Additionally, in hardware, CrossStack RRAM crossbars adopt a reconfigurable scheme where "expansion mode" doubles the effective input resolution for a fixed chip area while reducing IR drop by 22% compared to planar layouts (Eshraghian et al., 2021).
7. Design Practices and Deployment Guidelines
Key methodologies for building adaptive-resolution inference engines include:
- Validation-guided threshold setting: Use a held-out set to empirically determine the decision margin or policy threshold guaranteeing accuracy requirements.
- Policy net/switch calibration: For sequential or multi-state inference systems, train inexpensive classifiers to estimate prediction reliability at each stage, tuning thresholds to target specific accuracy–efficiency points.
- Architecture wrapping: Retrofitting existing networks (CNN, ViT, MLP, Transformer) with adaptive-resolution logic, whether via dual-path hardware, quantization controllers, or Laplacian wrappers.
- Hardware-software co-design: Integrate engine logic into hardware (FPGA, ASIC, RRAM arrays) for optimized switching, bitstream length control, and concurrent operation modes.

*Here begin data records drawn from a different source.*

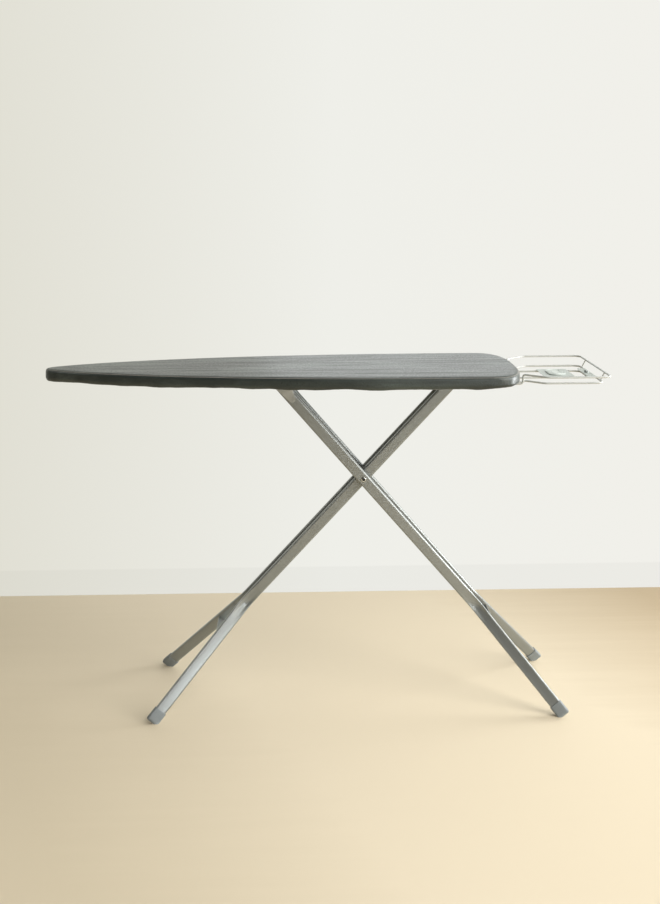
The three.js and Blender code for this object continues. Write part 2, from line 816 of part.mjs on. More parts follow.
// Bent wire: straight runs joined by round bends, swept with one round section
class BentWire extends THREE.Curve {
  constructor(corners, radii) {
    super();
    this.stations = [corners[0].clone()];
    for (let index = 1; index < corners.length - 1; index += 1) {
      const corner = corners[index];
      const back = new THREE.Vector3().subVectors(corners[index - 1], corner).normalize();
      const ahead = new THREE.Vector3().subVectors(corners[index + 1], corner).normalize();
      const reach = radii[index] * Math.tan((Math.PI - back.angleTo(ahead)) / 2);
      const bend = new THREE.QuadraticBezierCurve3(
        corner.clone().addScaledVector(back, reach), corner, corner.clone().addScaledVector(ahead, reach),
      );
      this.stations.push(...bend.getPoints(wireBendSteps));
    }
    this.stations.push(corners.at(-1).clone());
  }

  get count() {
    return this.stations.length - 1;
  }

  getPointAt(share, target = new THREE.Vector3()) {
    return target.copy(this.stations[Math.round(share * this.count)]);
  }

  getTangentAt(share, target = new THREE.Vector3()) {
    const index = Math.round(share * this.count);
    const back = this.stations[Math.max(index - 1, 0)];
    const ahead = this.stations[Math.min(index + 1, this.count)];
    const here = this.stations[index];
    const before = new THREE.Vector3().subVectors(here, back).normalize();
    const after = new THREE.Vector3().subVectors(ahead, here).normalize();
    return target.addVectors(before, after).normalize();
  }
}

function wireGeometry(corners, radii) {
  const path = new BentWire(corners.map((corner) => new THREE.Vector3(...corner)), radii);
  const section = new THREE.Shape(ringPoints(wireRadius, wireSides));
  return new THREE.ExtrudeGeometry(section, { steps: path.count, bevelEnabled: false, extrudePath: path });
}

// Iron rest: each loop is one wire, mirrored about the middle of the board
const wireUnderZ = coverBottom - seatGap - wireRadius;
const lowWireZ = wireUnderZ + lowRise;
const highWireZ = wireUnderZ + highRise;

function loopWire(startY, halfY, topZ, riseFrom, riseTo, flareTo, endX) {
  const half = [
    [tailX - restTailIn, startY, wireUnderZ, 0],
    [riseFrom, startY, wireUnderZ, restBend],
    [riseTo, startY, topZ, restBend],
  ];
  if (flareTo > riseTo) half.push([flareTo, halfY, topZ, restCorner]);
  half.push([endX, halfY, topZ, restCorner]);
  const mirrored = [...half].reverse().map(([x, y, z, radius]) => [x, -y, z, radius]);
  const all = [...half, ...mirrored];
  return wireGeometry(all.map(([x, y, z]) => [x, y, z]), all.map((corner) => corner[3]));
}

function upperRailGeometry() {
  const rise = tailX + seatGap;
  return loopWire(upperStart, upperHalf, highWireZ, rise, rise, tailX + upperFlare, restEndX - wireRadius);
}

function lowerWireGeometry() {
  const from = tailX + seatGap;
  return loopWire(lowerStart, lowerHalf, lowWireZ, from, from + riseRun, tailX + riseRun + lowerFlare,
    restEndX - wireRadius - lowerInset);
}

function innerWireGeometry() {
  const from = tailX + seatGap;
  return loopWire(innerHalf, innerHalf, lowWireZ, from, from + riseRun, 0, restEndX - innerInset);
}

function postGeometry(side) {
  const lowX = restEndX - wireRadius - lowerInset;
  const highX = restEndX - wireRadius;
  const low = new THREE.Vector3(lowX, side * postSpread, lowWireZ);
  const high = new THREE.Vector3(highX, side * postSpread, highWireZ);
  const along = new THREE.Vector3().subVectors(high, low).normalize();
  low.addScaledVector(along, wireRadius + seatGap);
  high.addScaledVector(along, -wireRadius - seatGap);
  const section = new THREE.Shape(ringPoints(postRadius, wireSides));
  const path = new THREE.LineCurve3(low, high);
  return new THREE.ExtrudeGeometry(section, { steps: 1, bevelEnabled: false, extrudePath: path });
}

const plateBottom = lowWireZ + wireRadius + seatGap;
const plateTop = plateBottom + plateThick;

function restPlateGeometry() {
  const from = tailX + plateFrom;
  const shape = roundedRectangle(from, from + plateLength, -plateWidth / 2, plateWidth / 2, plateRound);
  return slab(shape, plateBottom, plateTop);
}

function heatPadGeometry() {
  const centre = tailX + plateFrom + plateLength / 2;
  const shape = roundedRectangle(centre - padWide / 2, centre + padWide / 2, -padLong / 2, padLong / 2,
    padWide / 2);
  const bottom = plateTop + seatGap;
  return slab(shape, bottom, bottom + heatPadThick, heatPadThick / 3, chamferSegments);
}

function endStripGeometry() {
  const to = restEndX - wireRadius - stripFromEnd;
  const shape = roundedRectangle(to - stripWidth, to, -stripLength / 2, stripLength / 2, plateRound);
  return slab(shape, plateBottom, plateTop);
}

function bufferGeometry(order) {
  const centre = restEndX - wireRadius - stripFromEnd - stripWidth / 2;
  const stub = rodAlongZ(bufferRadius, plateTop + seatGap, plateTop + seatGap + bufferHeight, smallSides);
  return stub.translate(centre, order * bufferSpacing / 2, 0);
}

// Clamps that hold the wires under the tail crossbar
const strapTop = wireUnderZ - wireRadius - seatGap;
const strapBottom = strapTop - strapThick;
const tailBarX = tailX - tailBarFromTail;
const tailBarBottom = wireUnderZ + wireRadius + seatGap;
const clampY = (upperStart + lowerStart) / 2;
const screwBore = screwRadius + pinClear;

function strapGeometry(centreY, half) {
  const shape = roundedRectangle(tailBarX - strapWidth / 2, tailBarX + strapWidth / 2, centreY - half,
    centreY + half, strapWidth / 4);
  shape.holes.push(new THREE.Path(ringPoints(screwBore, smallSides, tailBarX, centreY)));
  return slab(shape, strapBottom, strapTop);
}

function screwGeometry(centreY) {
  const headTop = strapBottom - seatGap;
  const headBottom = headTop - screwHeadThick;
  const top = tailBarBottom + crossWall + screwOver;
  const profile = [
    [0, headBottom], [screwHeadEdge, headBottom], [screwHeadRadius, headBottom + screwHeadThick / 2],
    [screwHeadRadius, headTop], [screwRadius, headTop], [screwRadius, top], [0, top],
  ].map(([radius, along]) => new THREE.Vector2(radius, along));
  return new THREE.LatheGeometry(profile, smallSides).rotateX(Math.PI / 2).translate(tailBarX, centreY, 0);
}

function tailCrossbarGeometry() {
  const bar = crossbarGeometry(tailBarX, tailBarBottom);
  const hem = cut(
    slab(boardShape(-cutOver), coverBottom - cutOver, hemTop + seatGap),
    slab(boardShape(hemWidth + seatGap), coverBottom - 2 * cutOver, hemTop + cutOver),
  );
  const holes = [-clampY, 0, clampY].map((y) => (
    rodAlongZ(screwBore, tailBarBottom - cutOver, tailBarBottom + cutOver).translate(tailBarX, y, 0)
  ));
  return cut(bar, hem, ...holes);
}

// Assembly
const board = new THREE.Group();

function add(parent, name, geometry, material) {
  const mesh = new THREE.Mesh(geometry, material);
  mesh.name = name;
  parent.add(mesh);
  return mesh;
}

const sides = [['front', -1], ['back', 1]];

function addBoardTop() {
  add(board, 'cover_fabric', coverGeometry(), coverFinish());
  add(board, 'felt_pad', padGeometry(), feltFinish());
  add(board, 'deck_panel', deckGeometry(), deckFinish());
  add(board, 'rim_frame', rimGeometry(), deckFinish());
  const noseBar = crossbarGeometry(rodNoseX - noseBarFromRod, rimTop - crossHeight);
  add(board, 'crossbar_nose', noseBar, deckFinish());
  add(board, 'crossbar_tail', tailCrossbarGeometry(), deckFinish());
  for (const [word, side] of sides) {
    add(board, `rail_${word}`, railGeometry(side), zincFinish());
    add(board, `stay_${word}_1`, stayGeometry(rodTailX + stayFromRod, side), deckFinish());
    add(board, `stay_${word}_2`, stayGeometry(fixedPinX, side), deckFinish());
  }
}

function addFixedPins() {
  const axle = add(board, 'leg_axle', axleGeometry(), zincFinish());
  axle.position.set(fixedPinX, 0, pinHeight);
  const over = rodBracketThick * 2;
  const rod = add(board, 'lock_rod', rodAlongX(pinRadius, rodNoseX - over, rodTailX + over), zincFinish());
  rod.position.set(0, lockY, lockZ);
  add(board, 'rod_bracket_nose', rodBracketGeometry(rodNoseX, -1), zincFinish());
  add(board, 'rod_bracket_tail', rodBracketGeometry(rodTailX, 1), zincFinish());
}

function addIronRest() {
  add(board, 'rest_upper_rail', upperRailGeometry(), wireFinish());
  add(board, 'rest_lower_wire', lowerWireGeometry(), wireFinish());
  add(board, 'rest_inner_wire', innerWireGeometry(), wireFinish());
  add(board, 'rest_plate', restPlateGeometry(), plateFinish());
  add(board, 'rest_heat_pad', heatPadGeometry(), siliconeFinish());
  add(board, 'rest_end_strip', endStripGeometry(), plateFinish());
  add(board, 'rest_buffer_1', bufferGeometry(-1), bufferFinish());
  add(board, 'rest_buffer_2', bufferGeometry(1), bufferFinish());
  for (const [word, side] of sides) {
    add(board, `rest_post_${word}`, postGeometry(side), wireFinish());
    const strapHalf = upperStart - clampY + strapOver;
    add(board, `clamp_strap_${word}`, strapGeometry(side * clampY, strapHalf), zincFinish());
    add(board, `clamp_screw_${word}`, screwGeometry(side * clampY), zincFinish());
  }
  add(board, 'clamp_strap_middle', strapGeometry(0, innerHalf + strapOver), zincFinish());
  add(board, 'clamp_screw_middle', screwGeometry(0), zincFinish());
}

function addLeg(leg, turn) {
  const group = new THREE.Group();
  group.position.set(pivotX, 0, pivotHeight);
  group.rotation.y = turn;
  board.add(group);
  for (const [word, side] of sides) {
    add(group, `leg_${leg.letter}_tube_${word}`, tubeGeometry(leg, side), tubeFinish());
    add(group, `leg_${leg.letter}_ear_${word}`, earGeometry(leg, side), zincFinish());
    add(group, `leg_${leg.letter}_foot_${word}`, capGeometry(leg, side, group), capFinish());
  }
  add(group, `leg_${leg.letter}_tie`, tieGeometry(leg), tubeFinish());
}

function addPivot() {
  const spacerEnd = innerTubeY - tubeWidth / 2 - seatGap;
  const pivot = new THREE.Group();
  pivot.position.set(pivotX, 0, pivotHeight);
  board.add(pivot);
  add(pivot, 'pivot_bolt', pivotBoltGeometry(), zincFinish());
  add(pivot, 'pivot_nut', pivotNutGeometry(), zincFinish());
  add(pivot, 'pivot_spacer', washerGeometry(-spacerEnd, spacerEnd, pivotHeadRadius), zincFinish());
  const gapFrom = innerTubeY + tubeWidth / 2 + seatGap;
  const gapTo = outerTubeY - tubeWidth / 2 - seatGap;
  add(pivot, 'pivot_washer_front', washerGeometry(-gapTo, -gapFrom, washerRadius), plasticFinish());
  add(pivot, 'pivot_washer_back', washerGeometry(gapFrom, gapTo, washerRadius), plasticFinish());
}

function addSlide() {
  const slide = new THREE.Group();
  slide.position.set(slidePinX, 0, pinHeight);
  board.add(slide);
  add(slide, 'slide_bar', slideBarGeometry(), zincFinish());
  for (const [word, side] of sides) add(slide, `slide_shoe_${word}`, shoeGeometry(side), plasticFinish());
  add(slide, 'lock_housing', housingGeometry(), plasticFinish());
  const spring = add(slide, 'lock_spring', springGeometry(), zincFinish());
  spring.position.set(pocketFrom + seatGap + springWire / 2, lockY, lockRodOverBar);
  const lever = new THREE.Group();
  lever.position.set(leverAt, lockY + leverFulcrum, lockRodOverBar);
  lever.rotation.z = leverRest;
  slide.add(lever);
  const blade = add(lever, 'lock_lever', leverGeometry(), zincFinish());
  blade.position.y = -leverFulcrum;
  const grip = add(lever, 'lock_grip', gripGeometry(), plasticFinish());
  grip.position.y = -leverFulcrum;
}

addBoardTop();
addFixedPins();
addIronRest();
addLeg(outerLeg, outerLeg.angle);
addLeg(innerLeg, Math.PI - innerLeg.angle);
addPivot();
addSlide();

export default board;
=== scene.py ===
# %% [markdown]
# # A folding ironing board
# The board stands on a steel scissor frame. It carries a padded cloth cover, and a wire rest for the iron sits
# at its square end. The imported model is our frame: it fixes each piece's place and the bodies that move.
# We keep its sheet metal, pins and lock parts and give each a finish. The cover, pad, leg tubes, foot caps, rivet
# and iron rest are modelled again with more detail.

# %% Load the frame
import json
import math

import bmesh
import bpy
from mathutils import Matrix, Vector, noise


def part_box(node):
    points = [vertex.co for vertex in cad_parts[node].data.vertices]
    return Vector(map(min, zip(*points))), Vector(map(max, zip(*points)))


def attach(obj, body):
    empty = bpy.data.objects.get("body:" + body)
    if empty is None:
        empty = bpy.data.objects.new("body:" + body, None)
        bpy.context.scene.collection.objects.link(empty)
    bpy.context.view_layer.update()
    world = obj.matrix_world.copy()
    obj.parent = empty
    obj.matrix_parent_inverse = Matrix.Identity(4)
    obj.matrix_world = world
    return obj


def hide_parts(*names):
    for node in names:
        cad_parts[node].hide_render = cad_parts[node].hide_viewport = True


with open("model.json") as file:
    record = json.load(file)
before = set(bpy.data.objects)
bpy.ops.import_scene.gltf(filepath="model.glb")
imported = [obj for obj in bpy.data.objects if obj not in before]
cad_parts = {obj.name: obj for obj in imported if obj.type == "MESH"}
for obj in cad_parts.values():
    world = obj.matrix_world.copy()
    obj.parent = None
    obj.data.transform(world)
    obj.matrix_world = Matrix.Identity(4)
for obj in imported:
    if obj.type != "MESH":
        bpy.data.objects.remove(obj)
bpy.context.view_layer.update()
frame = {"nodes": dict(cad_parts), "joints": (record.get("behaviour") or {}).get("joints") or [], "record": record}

mm = 0.001

# %% [markdown]
# Colours are written as a painter reads them, in sRGB hex. The shader works with linear light, so one function
# turns the first into the second. Another small function adds a node, sets it and links it in one line. A
# colour ramp gets its stops there too. What is the same all over a finish is set on the shader itself.

# %% Colours and nodes
def linear(hex_colour):
    parts = [int(hex_colour[i:i + 2], 16) / 255 for i in (1, 3, 5)]
    return tuple(p / 12.92 if p <= 0.04045 else ((p + 0.055) / 1.055) ** 2.4 for p in parts) + (1.0,)


def add_node(tree, kind, inputs=None, stops=(), **settings):
    made = tree.nodes.new(kind)
    if stops:
        first, last = made.color_ramp.elements
        for point, (at, colour) in ((first, stops[0]), (last, stops[-1])):
            point.position, point.color = at, linear(colour)
        for at, colour in stops[1:-1]:
            made.color_ramp.elements.new(at).color = linear(colour)
    for name, value in settings.items():
        setattr(made, name, value)
    for name, value in (inputs or {}).items():
        if isinstance(value, bpy.types.NodeSocket):
            tree.links.new(value, made.inputs[name])
        else:
            made.inputs[name].default_value = value
    return made


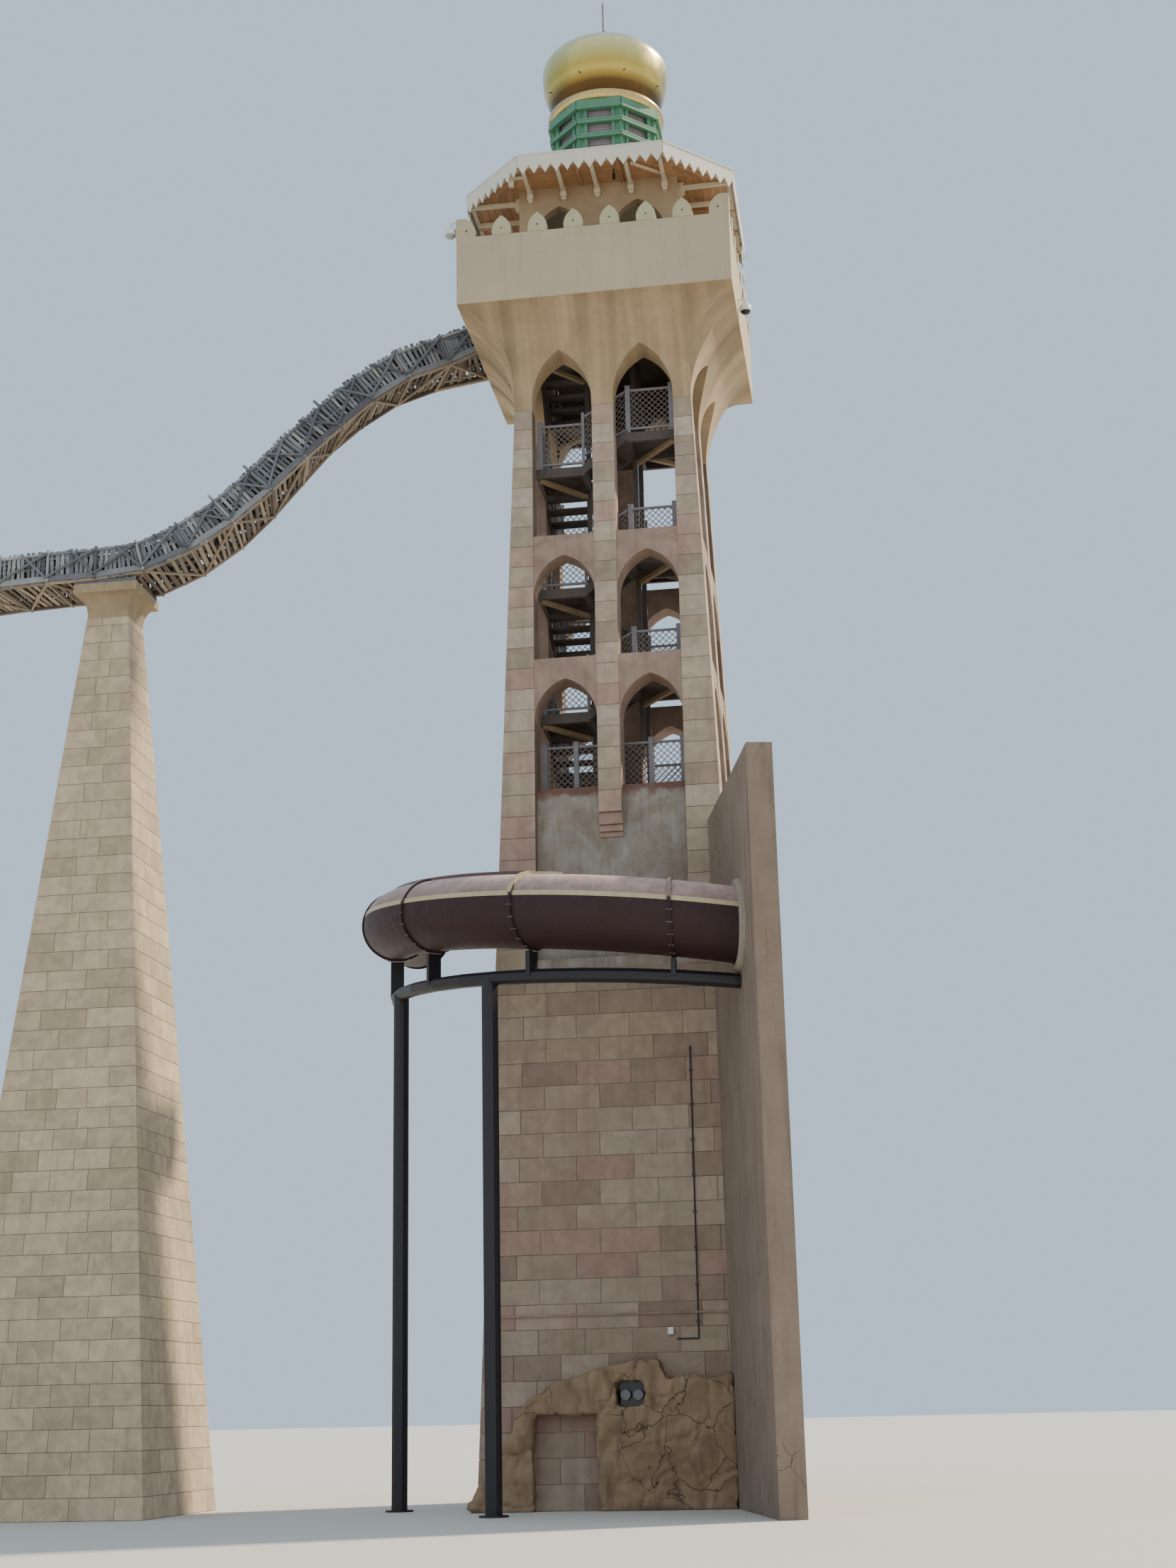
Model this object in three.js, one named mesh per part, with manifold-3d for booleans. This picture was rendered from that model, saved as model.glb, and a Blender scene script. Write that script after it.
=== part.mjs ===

- Flexibility for real-world deployment: Set thresholds and quantization rates to allow a spectrum of operation points, smoothly spanning minimum-latency to maximum-accuracy with a single deployed model (Wang et al., 2024, Stein et al., 14 Nov 2025).
Together, these practices establish adaptive-resolution inference engines as foundational building blocks for efficient, scalable, and robust AI deployments across all computational platforms.